I am only starting to realize I can't tone it down.  I have looked at the hard facts and by the grace of God I am starting to understand that I'm not special.  I am one of God's children, and I am called to do everything in my power to shine His light and to give a voice to those who don't have one and my fear is that you will read this and say oh good for her.  She's writing - not me - that you will patronize me and put me on a different plane, planet or pedestal.  One that you won't have to live on - no this isn't for me, this is for all of us.  And she goes on if you listen hard, you will hear Christ's voice too - the one telling you there is a reason you feel like screaming or crying when you watch the news.  It's Christ's voice. That lurking milieu that you have achieved the American dream, but somehow aren't happy - Christ's voice.  That dark part of your thoughts that's always asking what am I really suppose to be doing with my life?  - Christ's voice.
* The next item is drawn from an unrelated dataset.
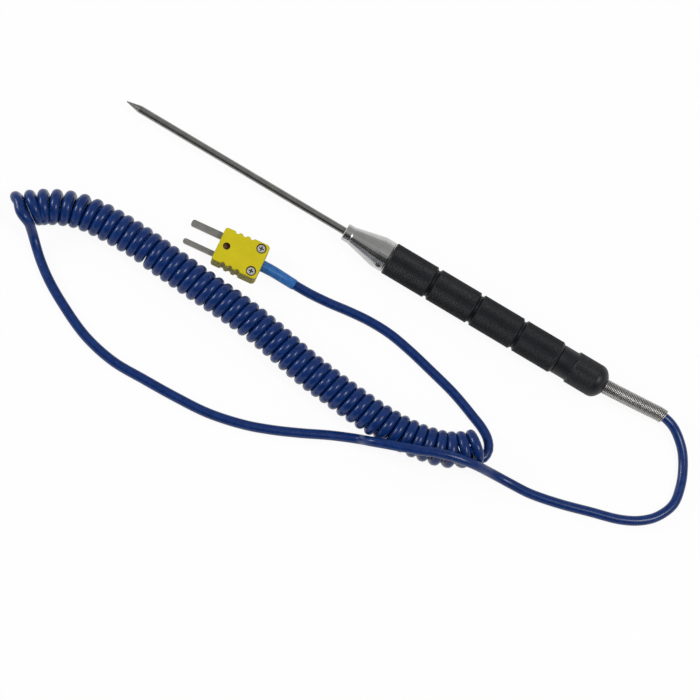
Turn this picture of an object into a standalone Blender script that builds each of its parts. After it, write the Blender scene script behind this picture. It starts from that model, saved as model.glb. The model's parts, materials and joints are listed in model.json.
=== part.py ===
"""A thermocouple penetration probe with a knurled handle, a curly cord and a two-blade miniature plug.

The probe lies along X with its point towards -X and its grip resting on the plane Z = 0.
The cord leaves the tail towards +X, turns back along the -Y side and ends in the plug.
"""
import math

import bmesh
import bpy
from mathutils import Matrix, Vector

MM = 0.001

# Clearances between pieces that seat in or on each other
SEAT = 0.15 * MM
FACE_GAP = 0.2 * MM
CORD_GAP = 0.3 * MM

# Needle sheath: a drawn tube closed to a point
SHEATH_DIAMETER = 3.0 * MM
SHEATH_WALL = 0.35 * MM
SHEATH_OUT = 99.3 * MM
SHEATH_PAST_SPIGOT = 3.5 * MM
POINT_LENGTH = 6.0 * MM
POINT_BLUNT = 0.4 * MM
POINT_SOLID = 3.4 * MM

# Measuring wires and what holds them in the sheath
WIRE_DIAMETER = 0.5 * MM
WIRE_SPACING = 1.1 * MM
BEAD_LENGTH = 1.0 * MM
BEAD_WIDTH = 1.5 * MM
INSULATOR_START = 1.7 * MM
SEAL_LENGTH = 3.0 * MM

# Turned nose
COLLAR_DIAMETER = 7.0 * MM
COLLAR_LENGTH = 3.1 * MM
TAPER_LENGTH = 12.4 * MM
NOSE_DIAMETER = 12.8 * MM
NOSE_CYLINDER = 4.4 * MM
NOSE_EDGE = 0.25 * MM
SPIGOT_DIAMETER = 9.7 * MM
NOSE_SPIGOT_LENGTH = 11.0 * MM

# Grub screw that clamps the sheath, in a radial hole of the nose
SET_SCREW_DIAMETER = 1.9 * MM
SET_SCREW_RECESS = 1.1 * MM
SET_SCREW_SOCKET = 0.9 * MM
SET_SCREW_SOCKET_DEPTH = 1.0 * MM
SET_SCREW_ELEVATION = math.radians(22.0)

# Grip: a turned tube with grooves between its grip lengths
GRIP_DIAMETER = 13.4 * MM
GRIP_LENGTH = 76.5 * MM
GRIP_BORE = 8.6 * MM
GROOVE_PITCH = 19.5 * MM
GROOVE_COUNT = 3
GROOVE_WIDTH = 1.9 * MM
GROOVE_FLOOR = 0.6 * MM
GROOVE_DEPTH = 0.95 * MM
GRIP_FRONT_EDGE = 0.4 * MM
GRIP_REAR_EDGE = 0.95 * MM
GRIP_REAR_DROP = 0.7 * MM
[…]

She closes this way...can't promise you the key to a good life, but I can tell you this - Jesus wants to be all up in the thick of it in the human condition.  He would have no problem telling you to sell everything and give it to the poor.  And when you say no..you couldn't possibly do that.  He would look on you with sadness, not just because He loves you but because He loves everyone. So sad that you might take a second look and reconsider and start dismantling piece by piece the many walls you have constructed to keep the poor and needy and kingdom calling away. God help us - no joke it's rough, but I sleep well at night."

I have absolutely NO idea who wrote this - but I listened to the sermon over and over and over again to capture every last bit of it!  The bottom line is...there are two stories.  There is story made up of a world of flattery, fear, insecurity and upward mobility behind a veil of advertising that makes it all shiny and glittery and there is God's story of the Cross...and now I beg the question...which story are you living into?